TASK =
From the listing below, select every line where the word "bodies" appears.

SOURCE EXCERPT =
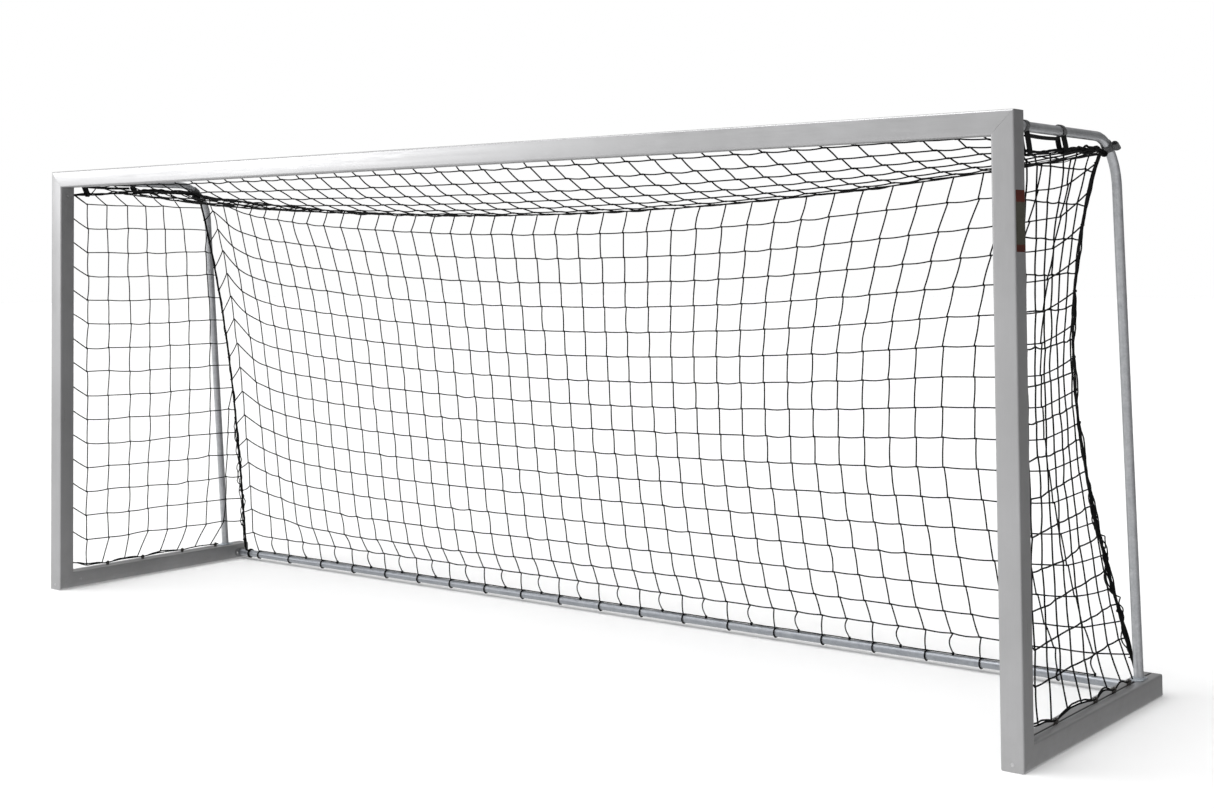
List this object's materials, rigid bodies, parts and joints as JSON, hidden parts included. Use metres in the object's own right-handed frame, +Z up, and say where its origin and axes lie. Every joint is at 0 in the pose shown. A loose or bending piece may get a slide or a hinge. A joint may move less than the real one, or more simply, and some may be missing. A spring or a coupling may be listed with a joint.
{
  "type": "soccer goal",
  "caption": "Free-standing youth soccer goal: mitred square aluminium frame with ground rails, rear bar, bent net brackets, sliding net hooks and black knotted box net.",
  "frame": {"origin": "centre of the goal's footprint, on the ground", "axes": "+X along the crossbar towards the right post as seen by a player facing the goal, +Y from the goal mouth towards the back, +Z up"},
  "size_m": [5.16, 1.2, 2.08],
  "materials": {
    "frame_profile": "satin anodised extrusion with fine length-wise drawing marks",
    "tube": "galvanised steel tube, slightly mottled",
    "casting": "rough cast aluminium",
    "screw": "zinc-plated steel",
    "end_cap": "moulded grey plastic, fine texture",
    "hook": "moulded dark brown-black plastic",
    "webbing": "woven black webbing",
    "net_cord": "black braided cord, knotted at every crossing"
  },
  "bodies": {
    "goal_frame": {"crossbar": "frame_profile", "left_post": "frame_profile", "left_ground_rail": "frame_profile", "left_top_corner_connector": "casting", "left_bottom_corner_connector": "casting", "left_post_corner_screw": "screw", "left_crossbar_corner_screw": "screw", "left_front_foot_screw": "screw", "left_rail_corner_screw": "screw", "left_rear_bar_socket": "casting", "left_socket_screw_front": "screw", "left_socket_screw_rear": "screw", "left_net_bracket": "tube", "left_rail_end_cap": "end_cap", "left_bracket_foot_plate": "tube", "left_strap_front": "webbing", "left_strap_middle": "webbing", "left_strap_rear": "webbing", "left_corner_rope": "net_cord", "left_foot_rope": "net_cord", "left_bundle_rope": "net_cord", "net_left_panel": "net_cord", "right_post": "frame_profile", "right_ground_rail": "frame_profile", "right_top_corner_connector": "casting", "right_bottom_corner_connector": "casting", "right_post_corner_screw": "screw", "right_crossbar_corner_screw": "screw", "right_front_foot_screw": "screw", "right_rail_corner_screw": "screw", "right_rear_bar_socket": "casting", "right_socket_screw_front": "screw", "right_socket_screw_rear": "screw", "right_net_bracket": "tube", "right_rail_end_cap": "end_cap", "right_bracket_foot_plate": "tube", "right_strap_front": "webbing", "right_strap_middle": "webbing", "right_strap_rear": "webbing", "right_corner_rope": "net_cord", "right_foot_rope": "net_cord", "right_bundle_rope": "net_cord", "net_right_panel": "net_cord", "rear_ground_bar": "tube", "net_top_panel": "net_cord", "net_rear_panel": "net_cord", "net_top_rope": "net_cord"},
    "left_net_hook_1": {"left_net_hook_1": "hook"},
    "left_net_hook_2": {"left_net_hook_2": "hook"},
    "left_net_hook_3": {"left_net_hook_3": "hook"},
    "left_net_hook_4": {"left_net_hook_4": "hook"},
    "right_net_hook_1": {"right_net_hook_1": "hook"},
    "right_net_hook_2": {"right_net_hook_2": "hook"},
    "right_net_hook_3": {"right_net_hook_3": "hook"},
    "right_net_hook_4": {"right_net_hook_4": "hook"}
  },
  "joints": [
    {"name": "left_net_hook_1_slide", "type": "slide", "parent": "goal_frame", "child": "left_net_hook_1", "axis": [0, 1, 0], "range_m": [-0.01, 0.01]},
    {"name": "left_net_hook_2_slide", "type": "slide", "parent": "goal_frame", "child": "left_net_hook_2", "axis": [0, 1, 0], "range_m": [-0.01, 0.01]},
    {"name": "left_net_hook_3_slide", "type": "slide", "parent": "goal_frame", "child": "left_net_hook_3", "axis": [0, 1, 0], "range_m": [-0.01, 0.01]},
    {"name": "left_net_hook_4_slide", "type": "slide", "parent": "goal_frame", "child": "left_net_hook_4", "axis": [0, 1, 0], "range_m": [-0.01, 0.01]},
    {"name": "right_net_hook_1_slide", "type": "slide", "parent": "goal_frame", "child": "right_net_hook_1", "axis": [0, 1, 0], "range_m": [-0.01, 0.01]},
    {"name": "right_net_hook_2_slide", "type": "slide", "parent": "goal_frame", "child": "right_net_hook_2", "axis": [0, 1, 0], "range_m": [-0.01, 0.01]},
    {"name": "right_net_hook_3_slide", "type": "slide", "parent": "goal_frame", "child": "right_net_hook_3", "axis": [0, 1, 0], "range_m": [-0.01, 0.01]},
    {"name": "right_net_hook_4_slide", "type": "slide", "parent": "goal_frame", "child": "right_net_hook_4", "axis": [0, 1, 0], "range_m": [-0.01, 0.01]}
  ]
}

SOLUTION TO THE PROBLEM =
List this object's materials, rigid bodies, parts and joints as JSON, hidden parts included. Use metres in the object's own right-handed frame, +Z up, and say where its origin and axes lie. Every joint is at 0 in the pose shown. A loose or bending piece may get a slide or a hinge. A joint may move less than the real one, or more simply, and some may be missing. A spring or a coupling may be listed with a joint.
  "bodies": {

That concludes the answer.